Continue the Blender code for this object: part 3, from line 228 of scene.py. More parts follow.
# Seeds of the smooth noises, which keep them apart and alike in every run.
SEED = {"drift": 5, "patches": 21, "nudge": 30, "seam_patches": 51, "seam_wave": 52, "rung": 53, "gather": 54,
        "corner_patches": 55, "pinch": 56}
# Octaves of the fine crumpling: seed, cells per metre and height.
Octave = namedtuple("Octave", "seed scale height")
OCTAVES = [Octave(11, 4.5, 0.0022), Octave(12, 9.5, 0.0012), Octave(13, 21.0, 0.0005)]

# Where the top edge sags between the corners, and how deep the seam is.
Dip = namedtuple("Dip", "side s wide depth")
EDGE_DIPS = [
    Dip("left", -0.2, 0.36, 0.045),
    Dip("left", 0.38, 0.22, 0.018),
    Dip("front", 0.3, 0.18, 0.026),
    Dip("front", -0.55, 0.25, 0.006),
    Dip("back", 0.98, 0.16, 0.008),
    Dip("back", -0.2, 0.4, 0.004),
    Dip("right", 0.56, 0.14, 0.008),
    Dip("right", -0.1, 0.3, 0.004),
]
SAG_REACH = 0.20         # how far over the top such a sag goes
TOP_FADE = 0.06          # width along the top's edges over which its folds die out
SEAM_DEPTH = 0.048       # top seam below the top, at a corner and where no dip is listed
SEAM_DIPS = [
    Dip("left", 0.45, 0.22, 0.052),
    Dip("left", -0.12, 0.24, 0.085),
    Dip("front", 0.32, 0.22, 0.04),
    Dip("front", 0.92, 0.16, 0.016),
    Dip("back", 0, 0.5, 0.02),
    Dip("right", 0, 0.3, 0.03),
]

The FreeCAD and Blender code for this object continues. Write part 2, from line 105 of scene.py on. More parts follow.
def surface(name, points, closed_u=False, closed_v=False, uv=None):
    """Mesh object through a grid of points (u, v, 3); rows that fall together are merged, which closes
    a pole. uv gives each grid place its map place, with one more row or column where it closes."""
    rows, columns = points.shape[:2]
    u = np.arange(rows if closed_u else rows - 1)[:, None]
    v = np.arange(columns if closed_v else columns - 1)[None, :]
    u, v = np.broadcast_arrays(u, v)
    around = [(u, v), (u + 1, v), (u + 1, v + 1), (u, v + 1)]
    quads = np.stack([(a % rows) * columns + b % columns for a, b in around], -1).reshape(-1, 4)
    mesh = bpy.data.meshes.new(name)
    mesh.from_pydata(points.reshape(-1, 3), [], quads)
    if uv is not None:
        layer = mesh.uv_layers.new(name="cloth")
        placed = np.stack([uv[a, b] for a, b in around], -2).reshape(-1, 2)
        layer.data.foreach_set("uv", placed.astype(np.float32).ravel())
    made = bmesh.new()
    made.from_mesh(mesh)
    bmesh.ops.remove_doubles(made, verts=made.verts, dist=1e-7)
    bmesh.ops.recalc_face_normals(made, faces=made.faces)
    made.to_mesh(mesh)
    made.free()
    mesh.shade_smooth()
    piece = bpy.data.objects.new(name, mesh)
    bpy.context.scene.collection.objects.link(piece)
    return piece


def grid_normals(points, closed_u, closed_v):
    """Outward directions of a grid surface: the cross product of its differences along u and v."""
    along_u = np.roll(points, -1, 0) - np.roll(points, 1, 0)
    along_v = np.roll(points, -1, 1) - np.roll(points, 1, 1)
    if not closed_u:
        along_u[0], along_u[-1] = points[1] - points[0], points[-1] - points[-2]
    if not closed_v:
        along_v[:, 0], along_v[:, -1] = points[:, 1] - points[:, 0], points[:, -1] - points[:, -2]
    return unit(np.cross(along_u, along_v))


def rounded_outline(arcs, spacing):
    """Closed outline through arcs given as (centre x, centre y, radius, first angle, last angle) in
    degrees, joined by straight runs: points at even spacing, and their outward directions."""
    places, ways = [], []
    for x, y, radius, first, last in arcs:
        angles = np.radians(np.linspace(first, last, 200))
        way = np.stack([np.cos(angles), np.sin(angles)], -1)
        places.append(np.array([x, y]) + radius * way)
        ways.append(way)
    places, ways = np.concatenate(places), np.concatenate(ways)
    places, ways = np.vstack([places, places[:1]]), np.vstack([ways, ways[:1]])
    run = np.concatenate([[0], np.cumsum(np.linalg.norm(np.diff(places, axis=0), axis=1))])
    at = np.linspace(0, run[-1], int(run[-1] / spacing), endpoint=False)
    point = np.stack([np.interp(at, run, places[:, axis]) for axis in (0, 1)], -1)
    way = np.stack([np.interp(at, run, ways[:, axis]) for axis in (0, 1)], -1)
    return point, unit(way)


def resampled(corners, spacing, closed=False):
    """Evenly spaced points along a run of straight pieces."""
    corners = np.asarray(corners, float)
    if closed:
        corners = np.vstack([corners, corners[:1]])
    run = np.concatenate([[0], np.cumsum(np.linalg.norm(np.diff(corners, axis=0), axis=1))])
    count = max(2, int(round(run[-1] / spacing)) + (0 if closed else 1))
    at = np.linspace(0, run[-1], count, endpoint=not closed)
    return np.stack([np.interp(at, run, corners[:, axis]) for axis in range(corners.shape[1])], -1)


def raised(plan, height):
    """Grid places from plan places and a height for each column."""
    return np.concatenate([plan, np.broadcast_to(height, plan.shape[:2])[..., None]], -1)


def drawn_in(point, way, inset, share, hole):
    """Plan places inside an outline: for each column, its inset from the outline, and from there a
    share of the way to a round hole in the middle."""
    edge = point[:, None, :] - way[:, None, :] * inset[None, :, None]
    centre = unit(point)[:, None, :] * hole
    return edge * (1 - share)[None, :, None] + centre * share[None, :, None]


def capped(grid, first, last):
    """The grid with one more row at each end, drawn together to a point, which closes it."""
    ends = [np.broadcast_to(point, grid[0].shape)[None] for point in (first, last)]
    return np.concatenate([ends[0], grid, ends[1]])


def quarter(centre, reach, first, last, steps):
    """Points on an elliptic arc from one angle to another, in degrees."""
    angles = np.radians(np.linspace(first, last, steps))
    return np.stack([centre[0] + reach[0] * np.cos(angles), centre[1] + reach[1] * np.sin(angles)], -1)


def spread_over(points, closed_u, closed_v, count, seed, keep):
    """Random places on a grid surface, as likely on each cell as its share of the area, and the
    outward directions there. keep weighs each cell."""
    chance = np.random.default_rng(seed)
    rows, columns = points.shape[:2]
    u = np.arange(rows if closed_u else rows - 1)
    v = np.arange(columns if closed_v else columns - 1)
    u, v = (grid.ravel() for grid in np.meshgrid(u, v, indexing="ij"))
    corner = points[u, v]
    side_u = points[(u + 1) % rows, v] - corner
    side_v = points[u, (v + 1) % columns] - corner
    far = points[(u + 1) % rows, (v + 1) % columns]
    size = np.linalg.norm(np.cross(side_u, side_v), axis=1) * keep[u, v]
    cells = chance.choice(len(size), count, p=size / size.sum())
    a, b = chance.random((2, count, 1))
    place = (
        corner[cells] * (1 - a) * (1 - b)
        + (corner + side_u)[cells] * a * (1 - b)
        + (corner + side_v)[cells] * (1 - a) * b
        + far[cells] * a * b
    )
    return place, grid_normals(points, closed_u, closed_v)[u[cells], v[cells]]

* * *

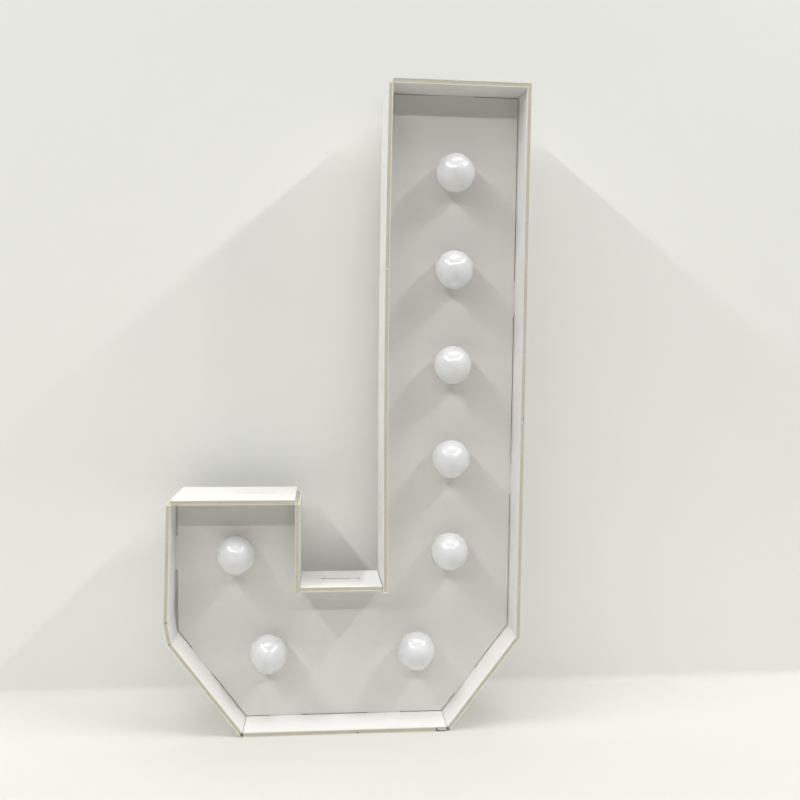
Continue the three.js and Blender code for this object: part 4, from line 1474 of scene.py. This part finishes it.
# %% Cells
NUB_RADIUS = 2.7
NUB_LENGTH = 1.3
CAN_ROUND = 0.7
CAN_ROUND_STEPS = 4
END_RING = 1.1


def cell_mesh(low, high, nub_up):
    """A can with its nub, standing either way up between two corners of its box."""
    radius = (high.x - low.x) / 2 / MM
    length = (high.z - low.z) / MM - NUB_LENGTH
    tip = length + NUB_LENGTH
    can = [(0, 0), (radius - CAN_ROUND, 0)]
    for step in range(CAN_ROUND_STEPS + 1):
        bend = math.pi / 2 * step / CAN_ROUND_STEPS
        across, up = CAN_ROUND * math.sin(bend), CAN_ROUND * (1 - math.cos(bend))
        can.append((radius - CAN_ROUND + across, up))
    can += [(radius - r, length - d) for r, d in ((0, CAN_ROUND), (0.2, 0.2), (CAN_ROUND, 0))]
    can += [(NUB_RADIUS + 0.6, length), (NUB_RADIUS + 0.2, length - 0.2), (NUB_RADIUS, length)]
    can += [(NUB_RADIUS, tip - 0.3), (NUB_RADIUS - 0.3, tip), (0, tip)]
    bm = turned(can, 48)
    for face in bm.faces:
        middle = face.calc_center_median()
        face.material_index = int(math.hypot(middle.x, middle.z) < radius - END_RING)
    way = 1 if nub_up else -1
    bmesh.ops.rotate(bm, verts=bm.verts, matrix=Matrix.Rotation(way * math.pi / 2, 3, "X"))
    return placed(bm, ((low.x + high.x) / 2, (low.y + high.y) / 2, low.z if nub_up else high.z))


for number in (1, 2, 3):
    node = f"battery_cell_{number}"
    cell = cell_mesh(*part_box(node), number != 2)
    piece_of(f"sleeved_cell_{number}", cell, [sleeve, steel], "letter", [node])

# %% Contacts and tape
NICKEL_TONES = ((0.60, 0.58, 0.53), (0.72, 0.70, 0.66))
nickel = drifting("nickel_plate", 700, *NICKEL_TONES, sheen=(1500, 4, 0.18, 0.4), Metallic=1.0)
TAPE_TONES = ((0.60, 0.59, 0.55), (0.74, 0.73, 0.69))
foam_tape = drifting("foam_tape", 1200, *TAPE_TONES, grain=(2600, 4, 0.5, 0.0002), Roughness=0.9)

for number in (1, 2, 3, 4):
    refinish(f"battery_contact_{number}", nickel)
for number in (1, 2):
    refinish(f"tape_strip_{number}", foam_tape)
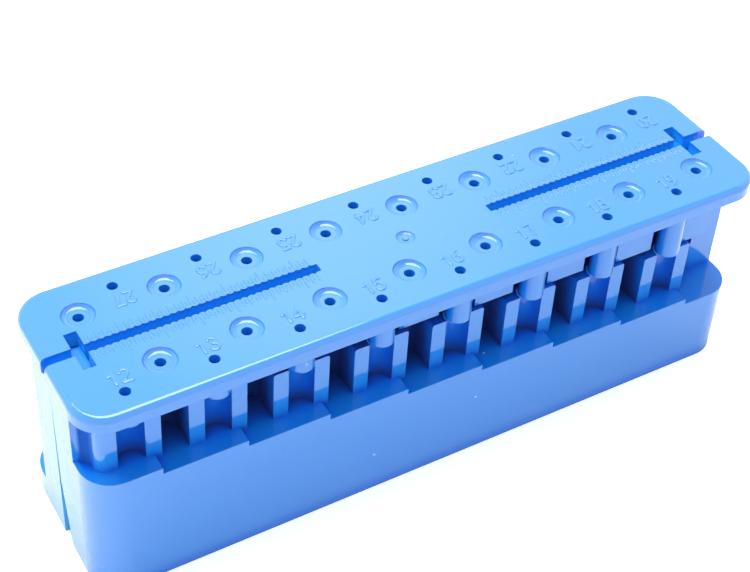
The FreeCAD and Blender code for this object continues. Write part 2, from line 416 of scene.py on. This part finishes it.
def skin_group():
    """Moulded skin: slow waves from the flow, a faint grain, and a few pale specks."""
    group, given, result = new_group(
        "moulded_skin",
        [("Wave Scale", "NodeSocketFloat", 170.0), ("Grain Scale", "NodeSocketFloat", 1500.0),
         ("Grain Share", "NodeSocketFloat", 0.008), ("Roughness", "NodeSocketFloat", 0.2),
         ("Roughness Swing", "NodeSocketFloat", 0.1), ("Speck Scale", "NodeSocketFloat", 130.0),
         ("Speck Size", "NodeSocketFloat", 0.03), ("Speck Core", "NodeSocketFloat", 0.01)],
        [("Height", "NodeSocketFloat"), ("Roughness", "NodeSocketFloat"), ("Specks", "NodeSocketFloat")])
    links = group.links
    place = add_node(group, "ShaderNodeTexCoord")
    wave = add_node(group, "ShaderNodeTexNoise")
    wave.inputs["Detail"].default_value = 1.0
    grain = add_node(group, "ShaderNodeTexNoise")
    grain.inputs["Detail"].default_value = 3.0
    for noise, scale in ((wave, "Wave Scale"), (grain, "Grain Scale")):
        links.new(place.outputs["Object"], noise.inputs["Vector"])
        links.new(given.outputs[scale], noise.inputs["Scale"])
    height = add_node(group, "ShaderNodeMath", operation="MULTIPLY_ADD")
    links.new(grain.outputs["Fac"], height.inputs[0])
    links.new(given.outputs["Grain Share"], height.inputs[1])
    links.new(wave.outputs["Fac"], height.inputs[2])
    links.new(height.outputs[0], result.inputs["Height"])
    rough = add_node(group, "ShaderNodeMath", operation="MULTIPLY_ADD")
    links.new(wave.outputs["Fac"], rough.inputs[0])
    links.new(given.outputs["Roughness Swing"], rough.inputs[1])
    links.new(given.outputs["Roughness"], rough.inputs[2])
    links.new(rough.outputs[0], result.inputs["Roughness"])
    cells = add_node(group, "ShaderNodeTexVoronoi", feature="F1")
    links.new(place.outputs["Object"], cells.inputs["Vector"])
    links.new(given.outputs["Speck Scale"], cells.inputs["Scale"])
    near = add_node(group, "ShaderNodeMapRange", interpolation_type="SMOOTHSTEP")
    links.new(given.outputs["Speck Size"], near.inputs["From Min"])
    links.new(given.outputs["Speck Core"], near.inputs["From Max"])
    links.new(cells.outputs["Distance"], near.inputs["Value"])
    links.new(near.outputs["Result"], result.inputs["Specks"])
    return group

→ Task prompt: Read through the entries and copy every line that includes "this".

→ Result below:
Continue the Blender code for this object: part 3, from line 228 of scene.py. More parts follow.
The FreeCAD and Blender code for this object continues. Write part 2, from line 105 of scene.py on. More parts follow.
Continue the three.js and Blender code for this object: part 4, from line 1474 of scene.py. This part finishes it.
The FreeCAD and Blender code for this object continues. Write part 2, from line 416 of scene.py on. This part finishes it.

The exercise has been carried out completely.